Exercise brief = Only the lines from the one containing "for node in" down to the one containing "return low, high" should be printed, exactly as they stand, ends included.
* start *
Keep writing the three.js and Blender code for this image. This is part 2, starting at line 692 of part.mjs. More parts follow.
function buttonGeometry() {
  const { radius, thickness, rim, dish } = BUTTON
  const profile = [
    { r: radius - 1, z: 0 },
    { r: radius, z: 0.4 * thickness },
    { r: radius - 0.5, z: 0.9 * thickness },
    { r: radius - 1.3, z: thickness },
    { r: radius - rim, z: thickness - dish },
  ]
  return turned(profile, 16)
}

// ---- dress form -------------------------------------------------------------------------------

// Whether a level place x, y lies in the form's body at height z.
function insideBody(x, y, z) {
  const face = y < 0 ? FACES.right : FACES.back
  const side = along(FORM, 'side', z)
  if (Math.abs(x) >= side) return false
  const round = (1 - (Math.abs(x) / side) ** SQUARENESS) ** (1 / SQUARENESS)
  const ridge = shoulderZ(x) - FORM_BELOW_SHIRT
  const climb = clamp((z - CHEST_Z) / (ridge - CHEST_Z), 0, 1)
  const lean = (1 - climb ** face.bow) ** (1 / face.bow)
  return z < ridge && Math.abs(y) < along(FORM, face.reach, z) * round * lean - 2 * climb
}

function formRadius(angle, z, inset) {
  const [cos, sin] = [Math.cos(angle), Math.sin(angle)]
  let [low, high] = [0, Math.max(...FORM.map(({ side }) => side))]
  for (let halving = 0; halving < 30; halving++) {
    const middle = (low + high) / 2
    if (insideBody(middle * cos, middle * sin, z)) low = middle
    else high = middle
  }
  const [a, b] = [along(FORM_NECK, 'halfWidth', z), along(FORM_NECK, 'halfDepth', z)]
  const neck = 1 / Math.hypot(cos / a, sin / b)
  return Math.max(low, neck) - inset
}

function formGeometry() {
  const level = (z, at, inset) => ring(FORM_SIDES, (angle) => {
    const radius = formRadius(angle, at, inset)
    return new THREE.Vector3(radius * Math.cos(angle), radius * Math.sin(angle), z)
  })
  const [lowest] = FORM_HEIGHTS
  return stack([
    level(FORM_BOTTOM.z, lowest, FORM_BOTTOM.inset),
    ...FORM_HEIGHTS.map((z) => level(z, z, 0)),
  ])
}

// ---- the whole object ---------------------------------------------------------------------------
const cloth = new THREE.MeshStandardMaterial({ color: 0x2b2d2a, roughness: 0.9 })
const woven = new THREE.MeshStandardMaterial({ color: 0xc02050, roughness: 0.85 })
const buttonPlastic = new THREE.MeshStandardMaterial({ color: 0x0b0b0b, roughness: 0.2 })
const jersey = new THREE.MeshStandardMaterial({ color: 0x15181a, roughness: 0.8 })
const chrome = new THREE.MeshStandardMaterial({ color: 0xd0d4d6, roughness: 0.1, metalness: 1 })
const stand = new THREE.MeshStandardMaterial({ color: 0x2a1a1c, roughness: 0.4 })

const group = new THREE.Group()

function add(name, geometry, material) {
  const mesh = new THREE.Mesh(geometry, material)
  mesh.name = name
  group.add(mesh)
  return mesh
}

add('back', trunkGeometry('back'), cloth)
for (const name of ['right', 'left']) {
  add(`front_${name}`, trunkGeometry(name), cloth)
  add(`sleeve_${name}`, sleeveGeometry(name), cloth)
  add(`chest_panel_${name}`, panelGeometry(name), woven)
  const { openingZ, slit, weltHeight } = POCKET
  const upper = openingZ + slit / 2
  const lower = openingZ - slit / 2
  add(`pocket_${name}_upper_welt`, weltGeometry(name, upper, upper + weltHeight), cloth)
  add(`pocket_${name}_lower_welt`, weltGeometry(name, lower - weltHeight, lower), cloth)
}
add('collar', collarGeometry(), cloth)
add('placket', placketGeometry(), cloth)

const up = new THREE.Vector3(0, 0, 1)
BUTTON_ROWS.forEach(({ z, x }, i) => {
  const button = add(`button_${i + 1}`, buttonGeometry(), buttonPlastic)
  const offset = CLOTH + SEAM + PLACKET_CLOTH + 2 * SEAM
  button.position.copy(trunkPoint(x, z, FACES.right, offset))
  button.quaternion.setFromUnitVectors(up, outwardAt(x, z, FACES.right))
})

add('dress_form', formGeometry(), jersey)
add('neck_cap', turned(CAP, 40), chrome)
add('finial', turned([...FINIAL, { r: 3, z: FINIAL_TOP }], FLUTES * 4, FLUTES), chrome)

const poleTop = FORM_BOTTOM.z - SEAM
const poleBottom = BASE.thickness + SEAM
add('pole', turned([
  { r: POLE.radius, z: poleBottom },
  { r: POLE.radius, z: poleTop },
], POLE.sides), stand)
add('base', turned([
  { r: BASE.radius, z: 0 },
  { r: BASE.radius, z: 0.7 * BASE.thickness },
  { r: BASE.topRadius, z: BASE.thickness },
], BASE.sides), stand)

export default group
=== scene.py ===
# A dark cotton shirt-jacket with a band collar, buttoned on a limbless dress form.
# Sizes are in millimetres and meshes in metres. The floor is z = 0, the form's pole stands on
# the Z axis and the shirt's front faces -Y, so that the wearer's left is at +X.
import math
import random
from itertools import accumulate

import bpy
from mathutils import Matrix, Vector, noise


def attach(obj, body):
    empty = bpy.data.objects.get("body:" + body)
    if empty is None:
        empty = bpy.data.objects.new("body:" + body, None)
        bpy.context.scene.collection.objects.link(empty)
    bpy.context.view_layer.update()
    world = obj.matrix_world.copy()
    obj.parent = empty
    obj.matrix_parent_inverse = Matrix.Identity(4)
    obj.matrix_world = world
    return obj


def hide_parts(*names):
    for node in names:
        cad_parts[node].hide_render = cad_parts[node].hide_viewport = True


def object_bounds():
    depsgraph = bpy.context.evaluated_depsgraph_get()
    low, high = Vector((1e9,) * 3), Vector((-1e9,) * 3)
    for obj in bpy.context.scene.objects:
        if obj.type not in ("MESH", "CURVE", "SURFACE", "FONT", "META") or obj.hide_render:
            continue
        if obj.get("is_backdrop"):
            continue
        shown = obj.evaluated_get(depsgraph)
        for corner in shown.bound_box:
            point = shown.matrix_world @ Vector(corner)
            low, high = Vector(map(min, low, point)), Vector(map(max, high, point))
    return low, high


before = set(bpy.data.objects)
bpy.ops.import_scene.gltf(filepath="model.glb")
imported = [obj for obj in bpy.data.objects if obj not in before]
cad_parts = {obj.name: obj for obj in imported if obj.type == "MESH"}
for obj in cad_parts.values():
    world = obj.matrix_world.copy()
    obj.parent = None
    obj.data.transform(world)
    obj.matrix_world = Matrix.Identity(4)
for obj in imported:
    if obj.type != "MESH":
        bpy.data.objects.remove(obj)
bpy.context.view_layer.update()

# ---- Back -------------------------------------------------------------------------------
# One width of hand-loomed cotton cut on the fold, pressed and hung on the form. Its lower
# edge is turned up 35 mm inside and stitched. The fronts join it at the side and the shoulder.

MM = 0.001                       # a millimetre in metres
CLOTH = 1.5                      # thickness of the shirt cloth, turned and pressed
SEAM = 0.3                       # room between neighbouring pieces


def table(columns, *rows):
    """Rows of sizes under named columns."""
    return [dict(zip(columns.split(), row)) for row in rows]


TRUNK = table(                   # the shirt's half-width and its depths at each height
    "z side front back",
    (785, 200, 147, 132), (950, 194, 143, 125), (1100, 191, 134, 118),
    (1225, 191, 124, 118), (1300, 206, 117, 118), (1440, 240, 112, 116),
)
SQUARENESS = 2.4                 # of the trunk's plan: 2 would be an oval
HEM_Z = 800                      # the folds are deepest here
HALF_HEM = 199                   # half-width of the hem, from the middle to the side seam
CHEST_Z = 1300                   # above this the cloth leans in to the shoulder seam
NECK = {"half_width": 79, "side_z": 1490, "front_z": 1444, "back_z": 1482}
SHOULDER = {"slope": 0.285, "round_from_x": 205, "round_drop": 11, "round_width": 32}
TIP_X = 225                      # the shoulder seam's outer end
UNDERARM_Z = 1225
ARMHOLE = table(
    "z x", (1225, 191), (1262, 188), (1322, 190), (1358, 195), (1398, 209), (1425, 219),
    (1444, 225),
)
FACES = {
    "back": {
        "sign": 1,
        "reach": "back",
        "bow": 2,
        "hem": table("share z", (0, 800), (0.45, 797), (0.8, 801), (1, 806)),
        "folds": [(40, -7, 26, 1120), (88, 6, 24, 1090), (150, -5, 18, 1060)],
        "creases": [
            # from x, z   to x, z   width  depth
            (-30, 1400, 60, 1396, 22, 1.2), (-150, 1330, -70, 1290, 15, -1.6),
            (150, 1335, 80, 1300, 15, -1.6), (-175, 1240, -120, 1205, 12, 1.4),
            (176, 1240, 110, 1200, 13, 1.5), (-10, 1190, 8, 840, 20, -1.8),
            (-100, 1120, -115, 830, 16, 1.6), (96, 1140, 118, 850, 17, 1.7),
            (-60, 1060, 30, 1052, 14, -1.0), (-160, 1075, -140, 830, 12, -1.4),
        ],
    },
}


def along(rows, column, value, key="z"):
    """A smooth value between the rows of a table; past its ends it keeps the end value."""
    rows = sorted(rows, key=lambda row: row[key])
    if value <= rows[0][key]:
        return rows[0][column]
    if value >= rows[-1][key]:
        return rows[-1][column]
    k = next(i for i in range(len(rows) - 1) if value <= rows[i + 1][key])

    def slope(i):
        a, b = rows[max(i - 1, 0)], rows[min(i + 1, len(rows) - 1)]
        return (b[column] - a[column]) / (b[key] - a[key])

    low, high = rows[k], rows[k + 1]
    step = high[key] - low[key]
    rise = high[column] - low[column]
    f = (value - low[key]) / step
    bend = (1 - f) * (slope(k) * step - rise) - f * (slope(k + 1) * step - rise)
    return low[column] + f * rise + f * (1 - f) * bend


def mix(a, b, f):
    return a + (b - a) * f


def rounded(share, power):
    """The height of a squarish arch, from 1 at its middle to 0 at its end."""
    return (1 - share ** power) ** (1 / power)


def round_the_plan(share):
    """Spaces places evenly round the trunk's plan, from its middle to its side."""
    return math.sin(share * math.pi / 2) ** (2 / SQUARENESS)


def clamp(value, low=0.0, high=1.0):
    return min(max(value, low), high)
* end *
Problem solution =
    for node in names:
        cad_parts[node].hide_render = cad_parts[node].hide_viewport = True


def object_bounds():
    depsgraph = bpy.context.evaluated_depsgraph_get()
    low, high = Vector((1e9,) * 3), Vector((-1e9,) * 3)
    for obj in bpy.context.scene.objects:
        if obj.type not in ("MESH", "CURVE", "SURFACE", "FONT", "META") or obj.hide_render:
            continue
        if obj.get("is_backdrop"):
            continue
        shown = obj.evaluated_get(depsgraph)
        for corner in shown.bound_box:
            point = shown.matrix_world @ Vector(corner)
            low, high = Vector(map(min, low, point)), Vector(map(max, high, point))
    return low, high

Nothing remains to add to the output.